*Information given:*
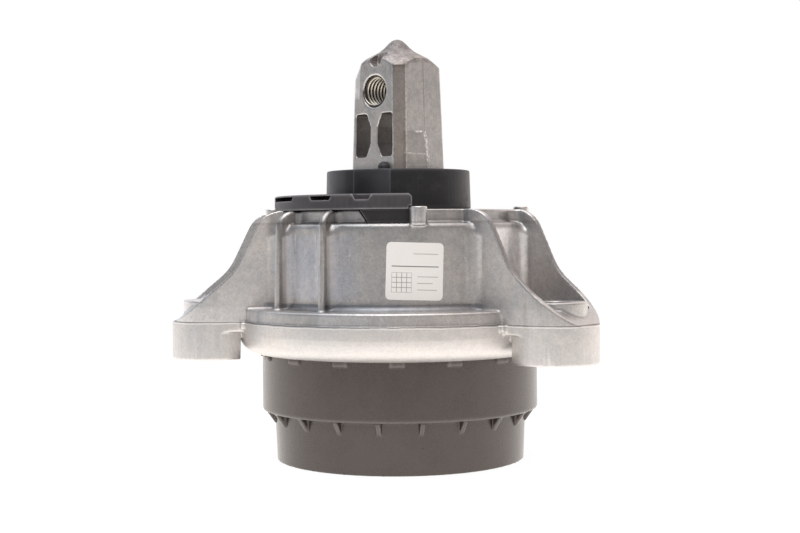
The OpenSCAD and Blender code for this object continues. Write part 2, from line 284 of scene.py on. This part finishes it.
def cast_colour(f, p, cool, edge_highlight, hollow_shade):
    """Mottled tone of a pressure casting, with painted highlights on its edges and painted shade in
    its hollows.

    Gives its colour, roughness, height for a bump, and flow marks.
    """
    cloud = f.grain(p, 24, 3, 0.55)
    patch = f.grain(p, 7, 4, 0.6, 0.6)
    blot = f.grain(p, 2.4, 4, 0.7)
    dimple = f.grain(p, 1.9, 3, 0.55)
    speck = f.grain(p, 0.55, 3, 0.7)
    pit = f.rise(f.cells(p, 1.5), 0.0, 0.35)
    flow = f.grain(f.scaled(p, (1, 1, 0.16)), 1.6, 3, 0.6)
    edge = f.attribute("edge")
    tone = cloud * 0.5 + patch * 0.35 + flow * 0.15
    colour = f.mix(f.rise(tone, 0.36, 0.64), cool, CAST_WARM)
    colour = f.mix(f.rise(speck, 0.3, 0.75) * 0.5, f.toned(colour, 0.76), f.toned(colour, 1.16))
    colour = f.mix(f.rise(blot, 0.3, 0.7), f.toned(colour, 0.9), f.toned(colour, 1.07))
    # Painted shade in hollows and painted highlights on edges, from how the surface bends
    colour = f.mix(f.attribute("hollow") * hollow_shade, colour, HOLLOW_SHADE_TONE)
    colour = f.mix(edge * edge_highlight, colour, EDGE_HIGHLIGHT_TONE)
    rough = 0.34 + speck * 0.14 - edge * 0.08 + (patch - 0.5) * 0.14
    height = speck * 0.5 + dimple * 0.8 + pit * 0.18
    return colour, rough, height, flow


def scratches(f, p):
    """Fine light handling scratches that run roughly upwards."""
    sway = f.node("TexNoise", None, {"Vector": p, "Scale": 1 / 9}, "Color")
    bent = f.vector("ADD", p, f.scaled(sway, (5, 5, 5)))
    thin = f.grain(f.scaled(bent, (1.2, 1.2, 0.35)), 1.0, 1, 0.4)
    where = f.rise(f.grain(p, 8, 2, 0.5), 0.5, 0.66)
    return f.line(thin, 0.5, 0.003, 0.006) * where


# Places on the bracket: the wall's upper end, half of the width that the front ribs take up,
# the inside of the pins, and the flange's outside, beyond which only legs stand
WALL_TOP_Z = 85
RIBS_HALF = 16
PINS_R = 47.2
FLANGE_R = 58.5


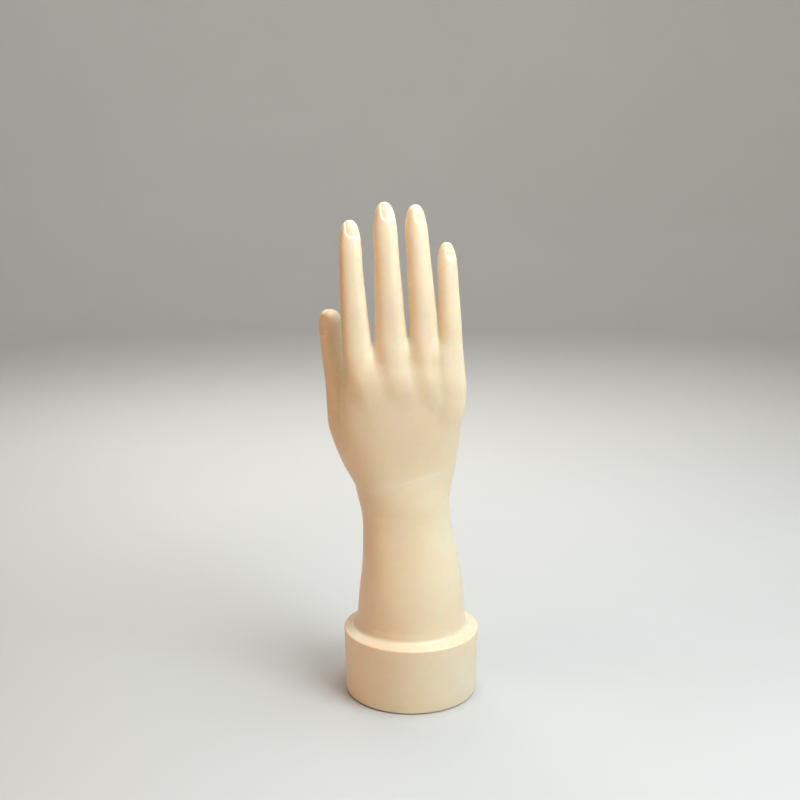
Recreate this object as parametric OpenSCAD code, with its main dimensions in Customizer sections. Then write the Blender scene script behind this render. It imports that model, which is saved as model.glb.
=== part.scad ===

*Aim:*
Copy every record above exactly as it appears.

*Output for this exercise:*
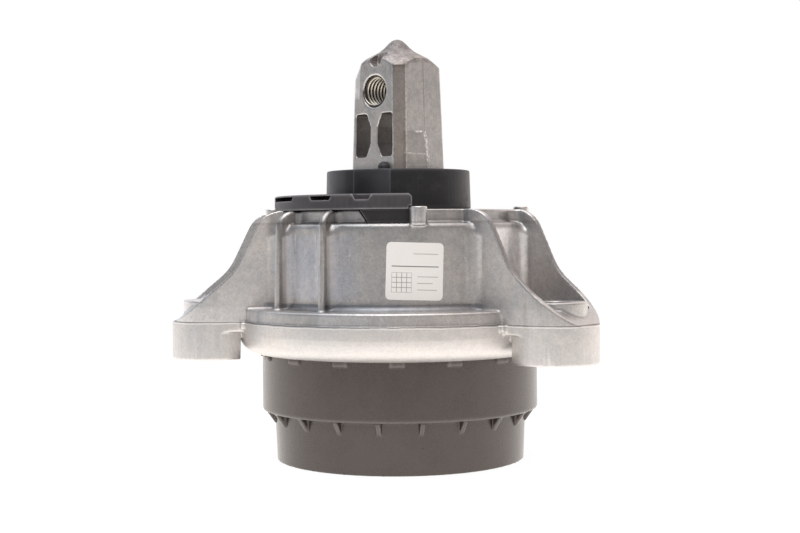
The OpenSCAD and Blender code for this object continues. Write part 2, from line 284 of scene.py on. This part finishes it.
def cast_colour(f, p, cool, edge_highlight, hollow_shade):
    """Mottled tone of a pressure casting, with painted highlights on its edges and painted shade in
    its hollows.

    Gives its colour, roughness, height for a bump, and flow marks.
    """
    cloud = f.grain(p, 24, 3, 0.55)
    patch = f.grain(p, 7, 4, 0.6, 0.6)
    blot = f.grain(p, 2.4, 4, 0.7)
    dimple = f.grain(p, 1.9, 3, 0.55)
    speck = f.grain(p, 0.55, 3, 0.7)
    pit = f.rise(f.cells(p, 1.5), 0.0, 0.35)
    flow = f.grain(f.scaled(p, (1, 1, 0.16)), 1.6, 3, 0.6)
    edge = f.attribute("edge")
    tone = cloud * 0.5 + patch * 0.35 + flow * 0.15
    colour = f.mix(f.rise(tone, 0.36, 0.64), cool, CAST_WARM)
    colour = f.mix(f.rise(speck, 0.3, 0.75) * 0.5, f.toned(colour, 0.76), f.toned(colour, 1.16))
    colour = f.mix(f.rise(blot, 0.3, 0.7), f.toned(colour, 0.9), f.toned(colour, 1.07))
    # Painted shade in hollows and painted highlights on edges, from how the surface bends
    colour = f.mix(f.attribute("hollow") * hollow_shade, colour, HOLLOW_SHADE_TONE)
    colour = f.mix(edge * edge_highlight, colour, EDGE_HIGHLIGHT_TONE)
    rough = 0.34 + speck * 0.14 - edge * 0.08 + (patch - 0.5) * 0.14
    height = speck * 0.5 + dimple * 0.8 + pit * 0.18
    return colour, rough, height, flow


def scratches(f, p):
    """Fine light handling scratches that run roughly upwards."""
    sway = f.node("TexNoise", None, {"Vector": p, "Scale": 1 / 9}, "Color")
    bent = f.vector("ADD", p, f.scaled(sway, (5, 5, 5)))
    thin = f.grain(f.scaled(bent, (1.2, 1.2, 0.35)), 1.0, 1, 0.4)
    where = f.rise(f.grain(p, 8, 2, 0.5), 0.5, 0.66)
    return f.line(thin, 0.5, 0.003, 0.006) * where


# Places on the bracket: the wall's upper end, half of the width that the front ribs take up,
# the inside of the pins, and the flange's outside, beyond which only legs stand
WALL_TOP_Z = 85
RIBS_HALF = 16
PINS_R = 47.2
FLANGE_R = 58.5


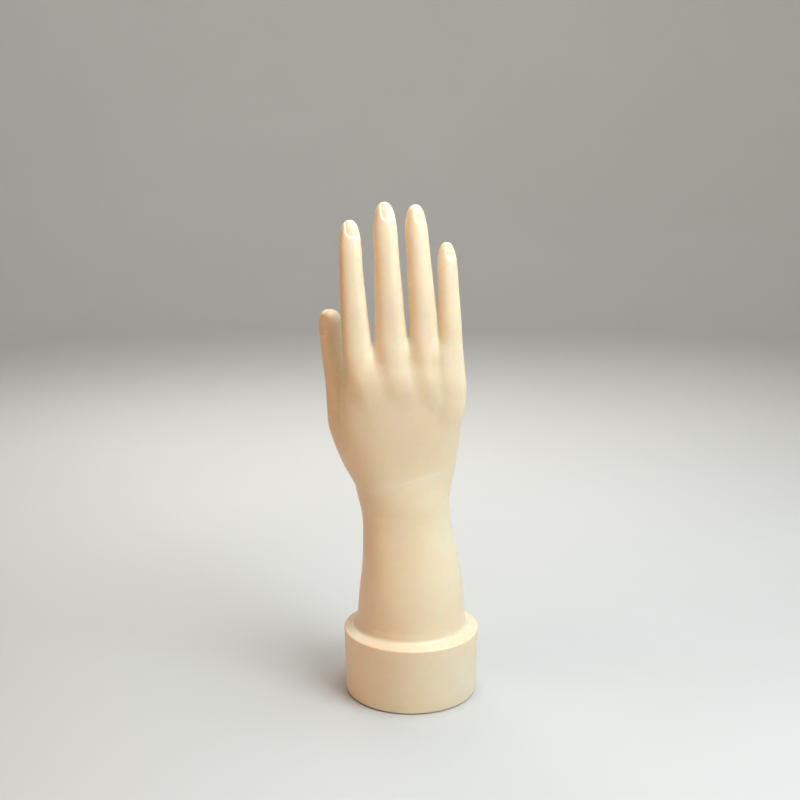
Recreate this object as parametric OpenSCAD code, with its main dimensions in Customizer sections. Then write the Blender scene script behind this render. It imports that model, which is saved as model.glb.
=== part.scad ===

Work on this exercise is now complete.